There will be nothing more gripping or more intensely emotional or more heartbreaking than this "American Playhouse" presentation about two Guatemalan teen-agers (a brother and sister) who set out for America following the murder of their father and disappearance of their mother. There will be nothing that makes you angrier . . . or sadder.

I make that promise on the assumption that "El Norte" will play as well on the small screen as it did on the large screen during its 1984 theatrical release which resulted in an Oscar nomination for screenwriters Gregory Nava (also the director) and Anna Thomas (also the producer).

"El Norte" is the second production (following "Testament") funded by "American Playhouse" to premiere in theaters before coming to TV. That makes two winners.

The focus of "El Norte" are Rosa and Enrique (superbly played by Mexicans Zaide Silvia Gutierrez and David Villalpando), who make the perilous and tortuous trip north to America, expecting to taste of the riches they've read about and seen in old copies of Good Housekeeping magazine.

What they encounter is something quite different, of course. They have exchanged one nightmare for another. But they are industrious and resourceful, and their dignity and devotion to each other see them through many trying times.

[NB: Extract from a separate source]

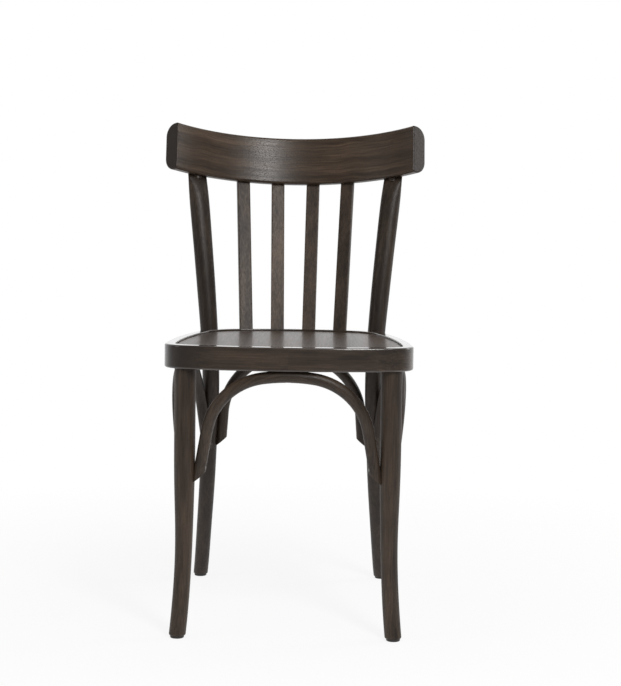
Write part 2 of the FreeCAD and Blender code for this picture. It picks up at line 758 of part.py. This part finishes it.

This is an intensely personal story. Nava and the cast are especially adept at making us experience the initial confusion, frustration and fright of Rosa and Enrique as they try to survive in a country whose language they don't speak and customs they don't understand.

"El Norte" is not without a few laughs, however. Rosa's attempts to operate a washing machine--which is unlike anything she encountered in her small village--are hilarious.

Rosa and Enrique are an irresistible pair. Their joy becomes your joy, and when they hurt, you hurt along with them. What a fine film this is.